You seem really keen on removing the primary decision making component of this ability, which is the dynamic targeting once you've burned a BI to activate it. It sounds like what you want is a list of Cunning Words style variant uses for Bardic Inspiration, when this is more of an alternate system that uses BI as the activation cost/currency.

As for the concentration point, the real cost is that you can't use this ability and a concentration spell at the same time. You're picking between handing out spell-based buffs, which you have a ton of as a bard, or you're using your concentration round to round for these smaller effects. This, combined with eating through your BIs, is the opportunity cost of the ability you're looking for.

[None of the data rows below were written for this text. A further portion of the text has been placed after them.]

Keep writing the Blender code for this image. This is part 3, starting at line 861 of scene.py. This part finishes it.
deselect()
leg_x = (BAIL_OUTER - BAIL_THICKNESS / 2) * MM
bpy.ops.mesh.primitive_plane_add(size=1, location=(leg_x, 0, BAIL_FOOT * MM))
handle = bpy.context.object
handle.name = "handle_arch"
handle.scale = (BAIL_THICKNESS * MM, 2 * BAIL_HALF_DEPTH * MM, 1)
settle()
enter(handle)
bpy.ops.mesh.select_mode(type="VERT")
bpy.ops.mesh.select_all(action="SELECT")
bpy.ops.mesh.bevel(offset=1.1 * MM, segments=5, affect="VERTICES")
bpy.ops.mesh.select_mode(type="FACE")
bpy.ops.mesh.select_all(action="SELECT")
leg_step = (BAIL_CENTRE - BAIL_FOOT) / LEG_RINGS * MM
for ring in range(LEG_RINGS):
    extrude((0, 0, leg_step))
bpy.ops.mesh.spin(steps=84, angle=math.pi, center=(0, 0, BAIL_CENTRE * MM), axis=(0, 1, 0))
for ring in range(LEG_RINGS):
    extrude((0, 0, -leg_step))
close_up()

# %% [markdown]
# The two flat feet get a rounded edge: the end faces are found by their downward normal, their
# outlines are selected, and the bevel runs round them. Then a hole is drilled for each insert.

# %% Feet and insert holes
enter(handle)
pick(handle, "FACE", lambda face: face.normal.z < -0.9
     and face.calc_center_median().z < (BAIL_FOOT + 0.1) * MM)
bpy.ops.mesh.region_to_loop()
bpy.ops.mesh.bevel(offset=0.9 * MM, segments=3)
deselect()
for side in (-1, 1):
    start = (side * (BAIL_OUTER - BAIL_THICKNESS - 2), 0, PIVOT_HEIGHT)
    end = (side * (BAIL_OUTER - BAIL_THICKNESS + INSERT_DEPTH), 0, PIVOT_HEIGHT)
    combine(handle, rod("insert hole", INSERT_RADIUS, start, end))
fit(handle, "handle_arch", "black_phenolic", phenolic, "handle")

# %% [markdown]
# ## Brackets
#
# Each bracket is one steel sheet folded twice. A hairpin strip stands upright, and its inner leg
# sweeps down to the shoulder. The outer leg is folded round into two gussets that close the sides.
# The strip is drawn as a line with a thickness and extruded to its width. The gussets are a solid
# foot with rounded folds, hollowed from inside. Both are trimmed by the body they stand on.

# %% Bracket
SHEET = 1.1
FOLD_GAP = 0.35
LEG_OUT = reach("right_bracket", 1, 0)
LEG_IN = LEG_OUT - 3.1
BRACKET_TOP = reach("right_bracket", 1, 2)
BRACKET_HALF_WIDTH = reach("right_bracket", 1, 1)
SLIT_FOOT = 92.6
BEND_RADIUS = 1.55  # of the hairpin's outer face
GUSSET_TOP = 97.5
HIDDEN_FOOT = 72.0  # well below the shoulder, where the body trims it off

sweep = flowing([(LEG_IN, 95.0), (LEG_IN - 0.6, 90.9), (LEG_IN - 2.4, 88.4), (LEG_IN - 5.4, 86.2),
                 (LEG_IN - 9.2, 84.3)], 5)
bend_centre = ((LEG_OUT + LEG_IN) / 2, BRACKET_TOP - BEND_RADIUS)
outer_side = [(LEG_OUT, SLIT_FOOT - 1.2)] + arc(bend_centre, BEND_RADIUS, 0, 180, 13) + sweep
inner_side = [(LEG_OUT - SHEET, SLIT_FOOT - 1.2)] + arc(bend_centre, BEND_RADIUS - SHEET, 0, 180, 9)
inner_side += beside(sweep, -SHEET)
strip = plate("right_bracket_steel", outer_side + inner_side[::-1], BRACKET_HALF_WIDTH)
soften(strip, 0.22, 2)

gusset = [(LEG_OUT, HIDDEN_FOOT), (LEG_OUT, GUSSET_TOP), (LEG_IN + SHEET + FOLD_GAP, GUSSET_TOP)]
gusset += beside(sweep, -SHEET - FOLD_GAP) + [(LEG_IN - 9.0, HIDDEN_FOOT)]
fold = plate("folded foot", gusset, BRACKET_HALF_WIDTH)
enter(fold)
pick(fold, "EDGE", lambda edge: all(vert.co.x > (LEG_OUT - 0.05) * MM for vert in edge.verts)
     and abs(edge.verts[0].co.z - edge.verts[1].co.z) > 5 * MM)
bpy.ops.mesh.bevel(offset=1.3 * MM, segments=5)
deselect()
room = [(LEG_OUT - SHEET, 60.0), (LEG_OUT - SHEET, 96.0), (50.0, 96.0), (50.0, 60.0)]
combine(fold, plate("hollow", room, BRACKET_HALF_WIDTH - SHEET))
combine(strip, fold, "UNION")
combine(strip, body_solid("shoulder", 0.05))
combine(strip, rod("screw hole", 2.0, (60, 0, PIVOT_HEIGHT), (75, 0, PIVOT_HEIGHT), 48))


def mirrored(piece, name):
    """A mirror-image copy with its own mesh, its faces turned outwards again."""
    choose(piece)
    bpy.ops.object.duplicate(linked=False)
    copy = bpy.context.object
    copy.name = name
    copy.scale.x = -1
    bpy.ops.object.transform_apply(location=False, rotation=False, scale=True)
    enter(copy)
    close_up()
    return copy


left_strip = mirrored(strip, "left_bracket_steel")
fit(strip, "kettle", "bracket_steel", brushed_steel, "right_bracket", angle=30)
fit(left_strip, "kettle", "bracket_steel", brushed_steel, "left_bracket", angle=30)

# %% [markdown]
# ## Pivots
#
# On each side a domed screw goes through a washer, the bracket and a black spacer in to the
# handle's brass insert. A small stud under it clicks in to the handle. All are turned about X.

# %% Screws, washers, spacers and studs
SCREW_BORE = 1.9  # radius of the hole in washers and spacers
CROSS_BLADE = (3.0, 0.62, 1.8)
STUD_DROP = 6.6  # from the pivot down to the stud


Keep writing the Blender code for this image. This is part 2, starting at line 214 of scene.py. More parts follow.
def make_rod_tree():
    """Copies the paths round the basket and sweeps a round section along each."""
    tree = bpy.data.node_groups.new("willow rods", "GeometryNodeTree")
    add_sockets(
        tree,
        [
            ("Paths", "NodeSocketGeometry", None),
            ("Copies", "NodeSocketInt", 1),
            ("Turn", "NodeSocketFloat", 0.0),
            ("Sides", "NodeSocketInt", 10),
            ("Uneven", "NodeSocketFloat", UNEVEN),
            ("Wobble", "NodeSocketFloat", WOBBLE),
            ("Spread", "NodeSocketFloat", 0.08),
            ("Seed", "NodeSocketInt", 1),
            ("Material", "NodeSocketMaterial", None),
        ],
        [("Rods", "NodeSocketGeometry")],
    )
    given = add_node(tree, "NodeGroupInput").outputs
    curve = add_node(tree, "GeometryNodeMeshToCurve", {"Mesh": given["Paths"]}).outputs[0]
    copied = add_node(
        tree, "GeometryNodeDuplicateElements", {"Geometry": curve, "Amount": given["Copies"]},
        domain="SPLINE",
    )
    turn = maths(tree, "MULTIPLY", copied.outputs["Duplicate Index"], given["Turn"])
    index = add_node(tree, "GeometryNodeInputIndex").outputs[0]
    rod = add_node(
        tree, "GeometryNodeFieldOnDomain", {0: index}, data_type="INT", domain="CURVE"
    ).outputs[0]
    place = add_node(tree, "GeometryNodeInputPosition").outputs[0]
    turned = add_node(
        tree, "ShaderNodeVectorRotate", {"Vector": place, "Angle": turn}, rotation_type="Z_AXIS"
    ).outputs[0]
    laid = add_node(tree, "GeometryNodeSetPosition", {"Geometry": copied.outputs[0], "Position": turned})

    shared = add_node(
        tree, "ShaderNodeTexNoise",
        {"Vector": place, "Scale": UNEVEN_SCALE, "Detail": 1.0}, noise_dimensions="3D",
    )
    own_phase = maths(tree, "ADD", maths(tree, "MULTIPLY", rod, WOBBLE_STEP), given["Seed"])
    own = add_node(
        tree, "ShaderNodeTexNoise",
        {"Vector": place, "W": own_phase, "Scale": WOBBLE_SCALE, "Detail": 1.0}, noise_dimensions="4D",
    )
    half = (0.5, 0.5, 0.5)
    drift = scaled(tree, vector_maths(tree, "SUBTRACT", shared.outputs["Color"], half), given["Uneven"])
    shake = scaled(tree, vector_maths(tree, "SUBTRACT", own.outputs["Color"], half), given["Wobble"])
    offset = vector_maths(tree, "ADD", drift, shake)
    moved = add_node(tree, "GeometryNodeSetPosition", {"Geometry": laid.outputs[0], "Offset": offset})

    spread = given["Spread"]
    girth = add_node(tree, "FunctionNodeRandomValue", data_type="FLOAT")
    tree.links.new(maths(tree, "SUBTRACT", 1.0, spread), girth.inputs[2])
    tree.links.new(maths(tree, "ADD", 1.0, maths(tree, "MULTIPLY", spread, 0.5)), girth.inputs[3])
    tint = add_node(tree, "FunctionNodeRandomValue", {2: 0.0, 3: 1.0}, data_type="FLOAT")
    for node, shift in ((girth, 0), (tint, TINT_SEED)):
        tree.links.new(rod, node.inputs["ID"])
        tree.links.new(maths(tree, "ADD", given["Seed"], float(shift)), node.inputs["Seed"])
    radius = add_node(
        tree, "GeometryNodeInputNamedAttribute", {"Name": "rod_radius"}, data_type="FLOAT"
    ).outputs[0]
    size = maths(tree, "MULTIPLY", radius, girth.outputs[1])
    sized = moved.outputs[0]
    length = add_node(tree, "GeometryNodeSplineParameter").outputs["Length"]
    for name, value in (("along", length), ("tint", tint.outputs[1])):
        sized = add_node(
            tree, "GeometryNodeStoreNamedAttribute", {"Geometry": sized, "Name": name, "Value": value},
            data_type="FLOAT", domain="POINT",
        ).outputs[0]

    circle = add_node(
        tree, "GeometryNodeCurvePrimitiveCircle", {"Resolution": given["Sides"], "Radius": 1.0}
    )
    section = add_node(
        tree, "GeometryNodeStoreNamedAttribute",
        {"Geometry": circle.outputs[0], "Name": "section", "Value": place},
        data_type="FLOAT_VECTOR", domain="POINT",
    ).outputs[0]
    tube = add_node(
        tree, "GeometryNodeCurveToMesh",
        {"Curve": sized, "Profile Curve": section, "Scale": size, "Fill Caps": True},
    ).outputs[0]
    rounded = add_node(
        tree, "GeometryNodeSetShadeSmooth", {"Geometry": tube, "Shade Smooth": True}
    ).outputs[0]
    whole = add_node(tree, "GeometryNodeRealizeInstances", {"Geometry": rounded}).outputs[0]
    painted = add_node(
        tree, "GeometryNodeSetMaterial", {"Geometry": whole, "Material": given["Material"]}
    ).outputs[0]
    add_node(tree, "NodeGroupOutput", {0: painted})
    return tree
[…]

I suppose in the 1/day, 2 round fight situation you proposed, assuming a comparison against an O5E bard that eschewed concentration spells, this will provide some additional strength to the A5E bard, but it's pretty marginal stuff.

I'll cede the point that "You may choose to target a creature at any point," could be clearer about the exact timing, but it really isn't that hard to adjudicate. You're going to give a save bonus right before a save is rolled, you're going to hand out attack penalties as attacks are made, and so on. Willful Serenade is a bit of an outlier, but still pretty easy to parse as effect that continues separate from the Battle Hymn itself.